»»

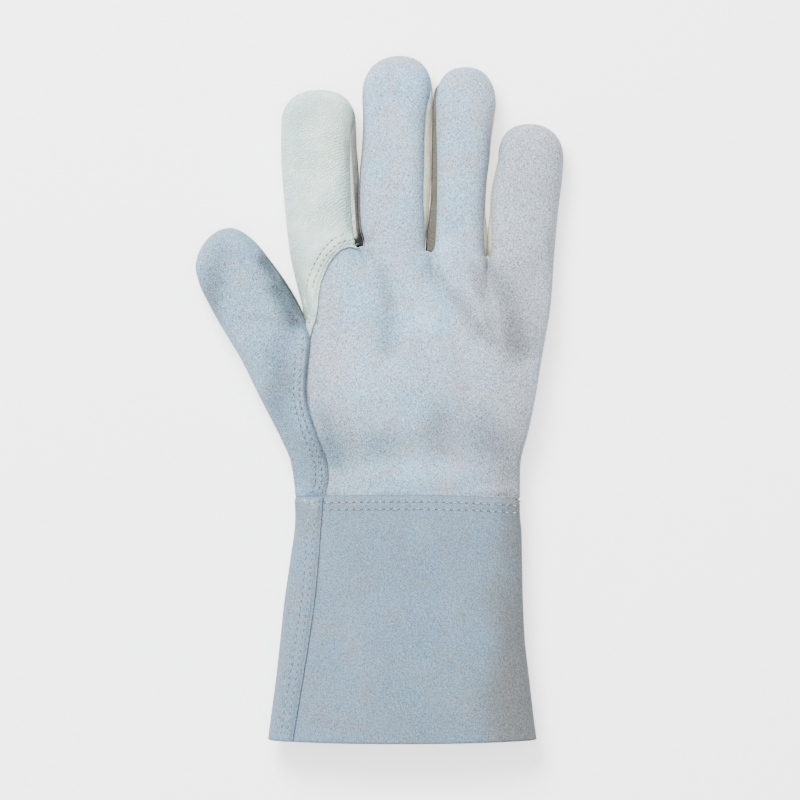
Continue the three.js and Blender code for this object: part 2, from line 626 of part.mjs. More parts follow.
// Back panel
function backPanel() {
  const sheet = new Sheet();
  const stripShares = { 0: evenShares(5), 1: shares(6), 2: shares(6), 3: shares(6) };
  const wall = [0.45, -0.25, -1];
  const handRows = [];
  const lapCount = INDEX_LAP.length - 1;
  const rowSteps = [];
  for (let v = 0; v <= THUMB_ATTACHED; v += 1) rowSteps.push({ thumb: v });
  for (let k = 1; k <= lapCount; k += 1) rowSteps.push({ lap: k });
  const lastThumb = THUMB[THUMB_ATTACHED];
  const cornerShare = (lastThumb.innerY - WRIST_END) / (CROTCHES[0].y - WRIST_END);
  for (const step of rowSteps) {
    let edge;
    let under;
    let share;
    if (step.thumb !== undefined) {
      const v = step.thumb;
      const row = thumbRow(v);
      edge = [row.innerX, row.innerY];
      share = (row.innerY - WRIST_END) / (CROTCHES[0].y - WRIST_END);
      const width = Math.hypot(row.innerX - row.outerX, row.innerY - row.outerY);
      const depth = thumbLapDepth(v, width);
      under = [1, 0.5].map((part) => {
        const across = 1 - (depth * part) / width;
        const [x, y] = thumbPlan(row, across);
        return cell(x, y, thumbTop(v, across), false, -sink(v));
      });
    } else {
      const k = step.lap;
      const lap = INDEX_LAP[k];
      edge = [lap.x, lap.y];
      share = lerp(cornerShare, 1, (k / lapCount) ** 0.92);
      const last = k === lapCount;
      under = [1, 0.5].map((part) => {
        const [x, y] = lapPlan(k, lap.depth * part);
        return cell(x, y, topHeight(0, x, y), last);
      });
    }
    const line = [...under];
    const last = step.lap === lapCount;
    const sinkHere = step.thumb !== undefined ? sink(step.thumb) : 0;
    for (let strip = 0; strip < 4; strip += 1) {
      const yLeft = strip === 0 ? edge[1] : lerp(WRIST_END, CROTCHES[strip - 1].y, share);
      const yRight = lerp(WRIST_END, strip === 3 ? 65.3 : CROTCHES[strip].y, share);
      const xLeft = strip === 0 ? edge[0] : stripEdge(strip, strip, yLeft, 1);
      const xRight = stripEdge(strip + 1, strip, yRight, 1);
      stripShares[strip].forEach((s, j) => {
        if (strip > 0 && j === 0) return;
        const x = lerp(xLeft, xRight, s);
        const y = lerp(yLeft, yRight, s);
        const local = strip === 0 ? 0 : strip;
        const drop = strip === 0 && j === 0 ? sinkHere : 0;
        line.push(cell(x, y, topHeight(local, x, y), last && (j === 0 || s === 1), -drop));
      });
      if (strip === 3) line.push(...wallCells(3, 1, yRight, wall, { lowGap: GAP }));
    }
    handRows.push(line);
  }
  sheet.grid(handRows);
  for (const strip of [1, 2, 3]) {
    const rows = fingerRowEnds(strip).map(([yLeft, yRight]) => {
      const xLeft = stripEdge(strip, strip, yLeft, 1);
      const xRight = stripEdge(strip + 1, strip, yRight, 1);
      const line = stripShares[strip].map((s) => {
        const x = lerp(xLeft, xRight, s);
        const y = lerp(yLeft, yRight, s);
        return cell(x, y, topHeight(strip, x, y), s === 0 || (s === 1 && strip < 3));
      });
      if (strip === 3) line.push(...wallCells(3, 1, yRight, wall, { lowGap: GAP }));
      return line;
    });
    sheet.grid(rows);
  }
  return sheet.solid(LEATHER);
}

// Depth of leather hidden beneath the thumb panel's edge, and how far the hidden leather
// sinks toward the wrist, where the cuff presses the lap flat.
function thumbLapDepth(v, width) {
  return Math.min(lerp(LAP_DEPTH, 0.9, smooth((v - 7) / 3)), width * 0.42);
}

function sink(v) {
  return LIFT * (1 - smooth((v - 1) / 2));
}

// Plan point at a distance beyond the index lap edge, square to it except at its two ends,
// where it follows the edges of the finger.
function lapPlan(k, distance) {
  const lap = INDEX_LAP[k];
  const last = INDEX_LAP.length - 1;
  if (k === last) {
    const y = CROTCHES[0].y + distance;
    return [wallX(0, 1, y, 1), y];
  }
  if (k === 0) {
    const y = lap.y + distance;
    return [wallX(0, -1, y, 1), y];
  }
  const before = INDEX_LAP[k - 1];
  const after = INDEX_LAP[k + 1];
  let dx = -(after.y - before.y);
  let dy = after.x - before.x;
  const length = Math.hypot(dx, dy);
  dx /= length;
  dy /= length;
  const along = { x: -0.3, y: 0.954 };
  const turn = clamp(1 - k / 3.4, 0, 1);
  dx = lerp(dx, along.x, turn);
  dy = lerp(dy, along.y, turn);
  const unit = Math.hypot(dx, dy);
  const x = lap.x + (dx / unit) * distance;
  const y = lap.y + (dy / unit) * distance;
  return [Math.max(x, wallX(0, -1, y, 1) + 1.2), y];
}

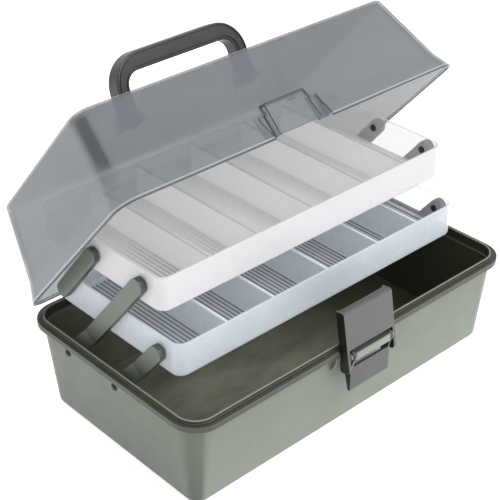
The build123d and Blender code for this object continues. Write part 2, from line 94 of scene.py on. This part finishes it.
def noise(tree, coords, scale, detail=3.0, rough=0.55, stretch=None):
    """A noise value fixed to the object; stretch is its scale along X, Y and Z."""
    tex = tree.nodes.new("ShaderNodeTexNoise")
    tex.inputs["Scale"].default_value = scale
    tex.inputs["Detail"].default_value = detail
    tex.inputs["Roughness"].default_value = rough
    source = coords.outputs["Object"]
    if stretch:
        mapping = tree.nodes.new("ShaderNodeMapping")
        mapping.inputs["Scale"].default_value = stretch
        tree.links.new(source, mapping.inputs["Vector"])
        source = mapping.outputs["Vector"]
    tree.links.new(source, tex.inputs["Vector"])
    return tex.outputs["Fac"]


def ramp(tree, value, from_low, from_high, to_low, to_high):
    """Maps from_low..from_high onto to_low..to_high, and holds the ends."""
    node = tree.nodes.new("ShaderNodeMapRange")
    node.inputs["From Min"].default_value = from_low
    node.inputs["From Max"].default_value = from_high
    node.inputs["To Min"].default_value = to_low
    node.inputs["To Max"].default_value = to_high
    tree.links.new(value, node.inputs["Value"])
    return node.outputs["Result"]


def spread(tree, value, low, high):
    """Maps a noise value, which keeps near 0.5, onto low..high."""
    return ramp(tree, value, 0.3, 0.7, low, high)


def mix_colors(tree, factor, first, second):
    """first where factor is 0, second where it is 1; each is a color or a node's output."""
    mix = tree.nodes.new("ShaderNodeMix")
    mix.data_type = "RGBA"
    tree.links.new(factor, mix.inputs["Factor"])
    for socket, color in ((mix.inputs["A"], first), (mix.inputs["B"], second)):
        if isinstance(color, tuple):
            socket.default_value = (*color, 1)
        else:
            tree.links.new(color, socket)
    return mix.outputs["Result"]


def mottled(tree, value, color, dark, light):
    """The color times dark to light, by a noise value."""
    return mix_colors(tree, spread(tree, value, 0.0, 1.0), shade(color, dark), shade(color, light))


def shade(color, factor):
    return tuple(min(1.0, c * factor) for c in color)


def edge_mask(tree, radius):
    """(softened normal, mask): the mask is 1 on edges and corners and 0 on flat faces."""
    bevel = tree.nodes.new("ShaderNodeBevel")
    bevel.samples = 6
    bevel.inputs["Radius"].default_value = radius
    geometry = tree.nodes.new("ShaderNodeNewGeometry")
    dot = tree.nodes.new("ShaderNodeVectorMath")
    dot.operation = "DOT_PRODUCT"
    tree.links.new(bevel.outputs["Normal"], dot.inputs[0])
    tree.links.new(geometry.outputs["Normal"], dot.inputs[1])
    mask = ramp(tree, dot.outputs["Value"], 0.985, 0.80, 0.0, 1.0)
    return bevel.outputs["Normal"], mask


def math_node(tree, operation, a, b):
    """a and b are numbers or nodes' outputs."""
    node = tree.nodes.new("ShaderNodeMath")
    node.operation = operation
    for socket, value in zip(node.inputs, (a, b)):
        if isinstance(value, (int, float)):
            socket.default_value = value
        else:
            tree.links.new(value, socket)
    return node.outputs["Value"]


def axis_of(tree, vector, axis):
    node = tree.nodes.new("ShaderNodeSeparateXYZ")
    tree.links.new(vector, node.inputs["Vector"])
    return node.outputs[axis]


def size_along(tree, vector, axis):
    """How far a vector reaches along an axis, whichever way it points."""
    return math_node(tree, "ABSOLUTE", axis_of(tree, vector, axis), 0)


def times(tree, a, b):
    return math_node(tree, "MULTIPLY", a, b)


def fine_relief(tree, shader, height, strength, depth, normal):
    """Bumps the shader's normal by a height value."""
    relief = tree.nodes.new("ShaderNodeBump")
    relief.inputs["Strength"].default_value = strength
    relief.inputs["Distance"].default_value = depth
    tree.links.new(height, relief.inputs["Height"])
    tree.links.new(normal, relief.inputs["Normal"])
    tree.links.new(relief.outputs["Normal"], shader.inputs["Normal"])


def plastic(name, color, rough, vary=0.06, bump=0.06, edge=0.0006, coat=0.0,
            painted_edge_color=None, painted_side_shade=None, zones=None):
    """Opaque moulded plastic: slight mottling, uneven gloss, fine grain and softened edges.

    The edge colour shows on edges, as a painted highlight where it is lighter than the body and as
    painted shade where it is darker; the side colour shows on faces that look along X, as painted
    shade; and zones is a function that adds its own tints from (tree, coords, color output).
    """
    mat, tree, shader, coords = new_material(name)
    color_out = mottled(tree, noise(tree, coords, 22.0, 4.0), color, 1 - vary, 1 + vary)
    if zones:
        color_out = zones(tree, coords, color_out)
    # Painted shade on faces that look along X
    if painted_side_shade:
        side = ramp(tree, size_along(tree, coords.outputs["Normal"], "X"), 0.6, 0.85, 0.0, 1.0)
        color_out = mix_colors(tree, side, color_out, painted_side_shade)
    normal, mask = edge_mask(tree, edge)
    # Painted highlight along edges where the edge colour is lighter, painted shade where it is
    # darker
    if painted_edge_color:
        color_out = mix_colors(tree, times(tree, mask, 0.7), color_out, painted_edge_color)
    tree.links.new(color_out, shader.inputs["Base Color"])
    rough_out = spread(tree, noise(tree, coords, 60.0), rough - 0.05, rough + 0.06)
    tree.links.new(rough_out, shader.inputs["Roughness"])
    fine_relief(tree, shader, noise(tree, coords, 900.0, 2.0), bump, 0.0003, normal)
    shader.inputs["IOR"].default_value = 1.48
    shader.inputs["Coat Weight"].default_value = coat
    shader.inputs["Coat Roughness"].default_value = 0.25
    return mat


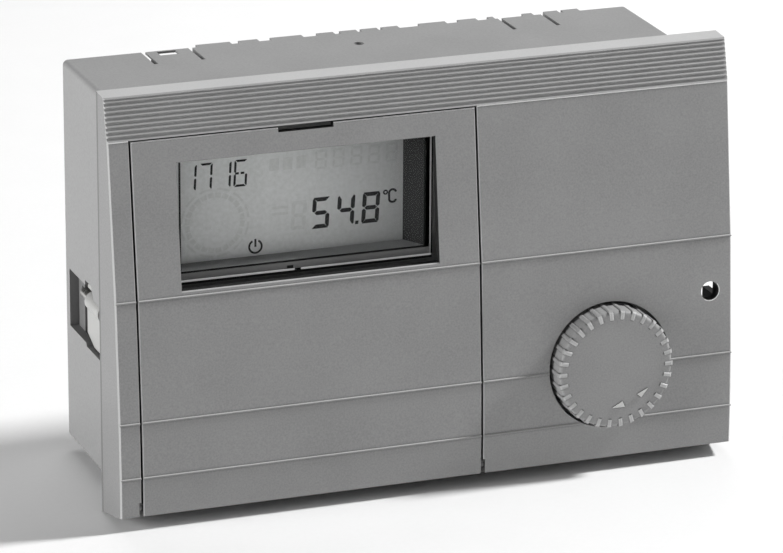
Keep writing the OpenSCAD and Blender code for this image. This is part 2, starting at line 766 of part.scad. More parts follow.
front_frame();
control_overlay();
door();
door_magnet();
display_window();
display_frame();
lcd_glass();
lcd_diffuser();
zebra_strip_upper();
zebra_strip_lower();
display_board();
microcontroller();
clock_crystal();
backup_capacitor();
reed_switch();
encoder_body();
encoder_shaft();
knob();
knob_marks();
program_button();
program_switch();
mode_switch();
mode_slider();
status_led();
status_light_pipe();
optical_port();
board_socket();
board_pins();
housing();
rear_cover();
main_board();
transformer_core();
transformer_winding();
relay_1();
relay_2();
relay_3();
relay_4();
filter_capacitor();
varistor();
fuse();
fuse_clips();
mains_socket();
outlet_socket();
sensor_socket();
bus_socket();
socket_contacts();
case_screws();
board_screws();
clamp_screw_left();
clamp_screw_right();
clamp_bush_left();
clamp_bush_right();
clamp_claw_left();
clamp_claw_right();
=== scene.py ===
"""Looks of the panel-mounted programmable timer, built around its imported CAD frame.

Everything is in metres in the CAD frame: X to the right, Y into the panel, Z up. Outlines of what is added on
the display, the window and the front are in mm.
"""

import json
import math

import bmesh
import bpy
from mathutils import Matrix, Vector


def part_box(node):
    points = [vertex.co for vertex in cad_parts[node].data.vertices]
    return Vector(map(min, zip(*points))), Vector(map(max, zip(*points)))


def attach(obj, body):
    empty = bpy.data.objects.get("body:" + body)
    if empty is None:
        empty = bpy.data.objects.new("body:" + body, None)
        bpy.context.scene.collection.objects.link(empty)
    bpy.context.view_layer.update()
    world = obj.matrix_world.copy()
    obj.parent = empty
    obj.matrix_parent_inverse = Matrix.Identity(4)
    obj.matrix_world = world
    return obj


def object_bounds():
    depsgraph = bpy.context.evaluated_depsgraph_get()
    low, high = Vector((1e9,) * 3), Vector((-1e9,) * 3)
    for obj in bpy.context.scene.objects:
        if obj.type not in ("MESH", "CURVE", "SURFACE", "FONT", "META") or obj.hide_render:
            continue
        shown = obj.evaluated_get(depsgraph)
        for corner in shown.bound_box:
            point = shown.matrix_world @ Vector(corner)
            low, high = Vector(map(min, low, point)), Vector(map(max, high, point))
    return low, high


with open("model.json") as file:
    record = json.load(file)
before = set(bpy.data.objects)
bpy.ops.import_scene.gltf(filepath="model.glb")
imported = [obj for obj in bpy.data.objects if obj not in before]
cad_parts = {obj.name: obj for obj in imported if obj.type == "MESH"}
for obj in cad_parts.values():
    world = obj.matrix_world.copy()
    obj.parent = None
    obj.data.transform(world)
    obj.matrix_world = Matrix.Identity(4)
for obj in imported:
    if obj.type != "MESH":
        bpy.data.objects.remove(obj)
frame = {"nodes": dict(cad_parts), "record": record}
cad_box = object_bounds()
NODES = frame["nodes"]
MM = 0.001


# ---------------------------------------------------------------- building blocks of materials
def shader_of(mat):
    return next(n for n in mat.node_tree.nodes if n.type == "BSDF_PRINCIPLED")


def new_material(name):
    mat = bpy.data.materials.new(name)
    mat.use_nodes = True
    return mat, mat.node_tree, shader_of(mat)


def object_coords(tree):
    return tree.nodes.new("ShaderNodeTexCoord").outputs["Object"]


def object_coord(tree, axis):
    split = tree.nodes.new("ShaderNodeSeparateXYZ")
    tree.links.new(object_coords(tree), split.inputs["Vector"])
    return split.outputs[axis]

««

* _GOAL_: Begin at the line containing "if obj.type not", end at the line containing "imported = [obj", and reproduce every line in that range exactly, both ends included.

* _FINAL RESULT_:
        if obj.type not in ("MESH", "CURVE", "SURFACE", "FONT", "META") or obj.hide_render:
            continue
        shown = obj.evaluated_get(depsgraph)
        for corner in shown.bound_box:
            point = shown.matrix_world @ Vector(corner)
            low, high = Vector(map(min, low, point)), Vector(map(max, high, point))
    return low, high


with open("model.json") as file:
    record = json.load(file)
before = set(bpy.data.objects)
bpy.ops.import_scene.gltf(filepath="model.glb")
imported = [obj for obj in bpy.data.objects if obj not in before]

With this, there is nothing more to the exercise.